I received the new gown in July (shortly into my Absence). A literal two days after the new one arrived, I found the original one. It was "sharing" a hanger with another cosplay dress, which was on top of the gown, rendering it invisible. I didn't find it until I had pulled out the other dress to get ready for a convention. Imagine my surprise (and fury...) at finding it! Part of me was relieved; the other part was pissed AF, at myself. Why didn't I catalogue my cosplays and put them all in one place!? Hell if I know. I'm never one to do a logical thing. (Screw you ADHD!) :CRIES:


For those of you curious, I give you a shot of the gown I lost and found:



Neo Queen Serenity

Sailor Moon


So my next convention is coming up in 2.5 weeks. Being responsible, I've already started gathering together items that I need to pack for the event. I should make a list... "But it's so time consuming!" "STFU, you! Do the responsible thing!" "Whaaaaaa! Don't wanna!" On and on, the conversation with myself goes, until I stop caring about doing the thing at all, hate myself, and then eventually do thing (in this instance, a list).

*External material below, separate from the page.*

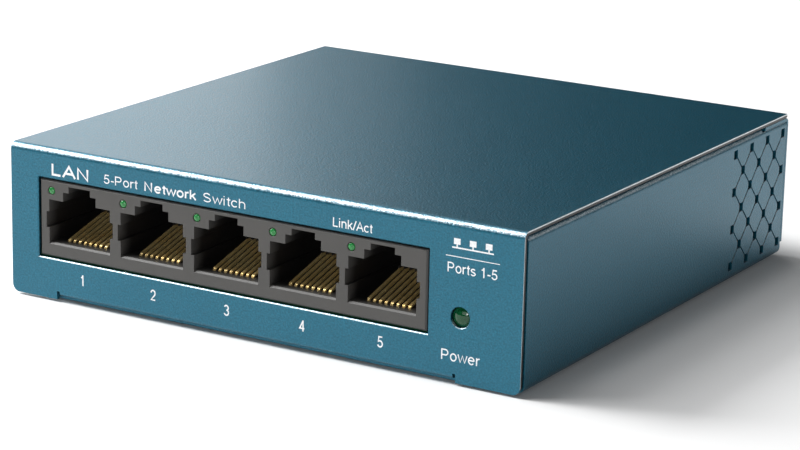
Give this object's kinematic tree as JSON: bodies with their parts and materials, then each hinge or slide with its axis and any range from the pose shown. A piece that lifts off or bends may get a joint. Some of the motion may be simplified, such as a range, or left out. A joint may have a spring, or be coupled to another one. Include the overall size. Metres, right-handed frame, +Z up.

So I present you with... a list:


  • MOTIVATION

  • Get your ass in gear, we are doing the thing!

  • GUILT

  • Why are you not doing the thing? I'm so disappointed in you.

  • ANGER

    • Who are you to say I'm disappointing!? Screw you!

  • DEPRESSION

  • You are so worthless! What is the point of your life even?

  • MOTIVATION (Part II)

    • Okay, you can do this, one step at a time, take little baby steps...

  • ACTION

    • Do the thing.


This is one of the more frustrating things about ADHD, the internal conversations with yourself which inevitably end up leading to a plethora of negative emotions, some of which trigger absolute self-loathing.


Famed blogger Allie Brosh, of Hyperbole & a Half, did an excellent piece on this called "This is Why I'll Never be an Adult." Using prose and iconic illustrations, she presents a highly accurate representation of what it's like living with ADHD (without actually mentioning ADHD), in a very silly, memorable way.


The truth is, I have started a list. The problem is that I don't always remember something TO list until I actually see it, and unfortunately, there is a lot of clutter in my place, so I have to go digging to find any one of the several locations I've put stuff. It makes for an ass-backwards routine in which I write things on the list, as I find them, and then immediately check it off the list, congratulating myself for doing the list, and then getting to the hotel and realizing I forgot to pack a random-but-important piece of my cosplay, sending me into a spiraling panic.


This whole mental meltdown is absolutely exhausting, not to mention counter-productive.


But hey, at least I found the dress!